Taxable profits may now be reduced by 100 per cent in the case of investment projects
The highest percentage reduction on taxable profits used to be 50. To be eligible for the new 100 per cent relief, an entity has to purchase new assets to start new activities or expand current ones. The costs incurred during these acquisitions can be used to reduce taxable profits. Assets purchased cannot be older than five years and must be used for at least three years. The period in accordance with the procedure was extended by five years - until 2023. Thanks to these amendments, the environment for investing in Lithuania should become more attractive. This kind of taxable profits reduction is also flexible - where the amount of costs incurred exceeds the amount of taxable profits calculated for a tax period, the costs exceeding this amount may be carried forward to reduce the amounts of taxable profits calculated for the four subsequent tax periods, respectively reducing the amount of the costs carried forward.
Taking steps towards cooperation between science and business
By adopting the new Technology and Innovations Law Lithuania began a reform of innovations. The aim of the reform is cooperation between business and science. The new law determines institutions’ responsibilities for reaching common aim - more innovative business. A host of institutions is being created to work on the matter - to prepare a model of financial and intellectual assistance for both sides. The provisions of the law make prerequisites for the establishment of a state innovation promotion fund that will provide support to science and study institutions and innovative businesses, and promote their sustainable cooperation.

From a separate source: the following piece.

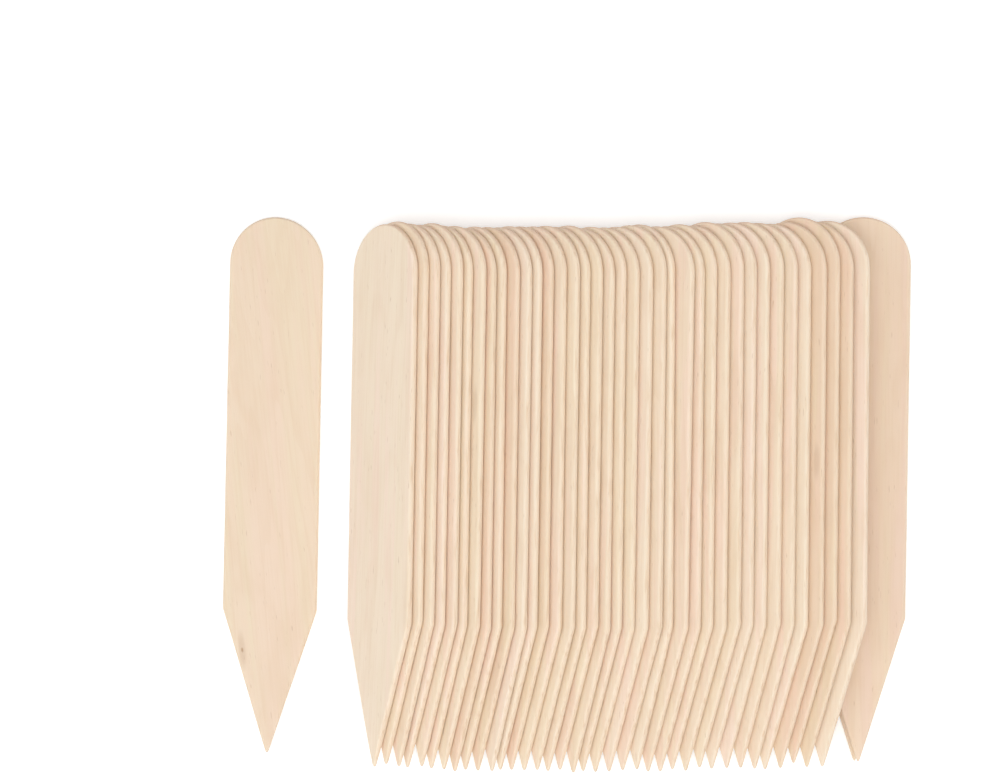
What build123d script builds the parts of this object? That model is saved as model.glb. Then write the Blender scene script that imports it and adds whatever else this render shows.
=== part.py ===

Following OECD recommendations
After the 2018 OECD Economic survey on Lithuania, one of the recommendations was to raise immovable property taxes but exempting low-income workers. The current situation is that basically vast majority of immovable property is not taxed. Zero per cent tariff relief is granted to all immovable property under €220,000 (if the property is above this amount the tariff is 0.5 per cent). In the light of OECD recommendations, taxes were raised for properties whose value exceeds €300,000 and €500,000, respectively to tariffs of 1 per cent and 2 per cent.
Changes in tax administration
Right to information: the tax administrator has a right to get information from entities about their assets, profit, expenses and activities. This right was extended - now the tax administrator can demand information not only from entities but also from a direct beneficiary. It means that the owner of the entity has a duty to comply with the tax administrator’s demands concerning information about his or her assets, profit, expenses and activities.
Right to review and recalculate taxes: the period of time in which the tax administrator has a right to review taxes was shortened to three years (it used to be five). However, in some cases (eg, personal income tax, VAT payments) the period for rechecking could be lengthened to five or 10 years.
These amendments will come into effect on 1 January 2020.
Changes in liability regulation
If tax evasion is ascertained during a tax inspection, then between 10 per cent and 50 per cent of the amount of tax that the subject was trying to avoid will be set as a fine (current order). A new regulation has added stricter liability for those who cannot justify concealing income, and are aiming to avoid tax. In this case the fine would be calculated at between 50 per cent and 100 per cent of the amount of unpaid taxes. A further rule applies to both liabilities - if the offence reoccurs repeatedly during the past five years, then the fine is doubled.
In the case of a false declaration of a submission to the tax administrator about profit, income or assets, when performed intentionally seeking to avoid taxes (the amount of taxes that has to be paid does not exceed €5,000) - liability has become stricter. For this kind of violation the fine used to be between €150 and €600; currently the fine would be from €500 to €6,000.
Potential government plans for 2019
According to the government, the innovation reform plan will be one of the major aims for 2019 and beyond. Planned steps are in effect and during coming years states’ donation policy towards innovations will be relooked and new priorities formed. New priorities should lead to a new financial instrument to establish an infrastructure of technological centres. A new ‘post-investment services’ strategy will then be set up for inbound investors. It has not been specified what the strategy will include. However, the aim of the innovation reform is to attract investment, thus reliefs and support for investors may well be considered as options.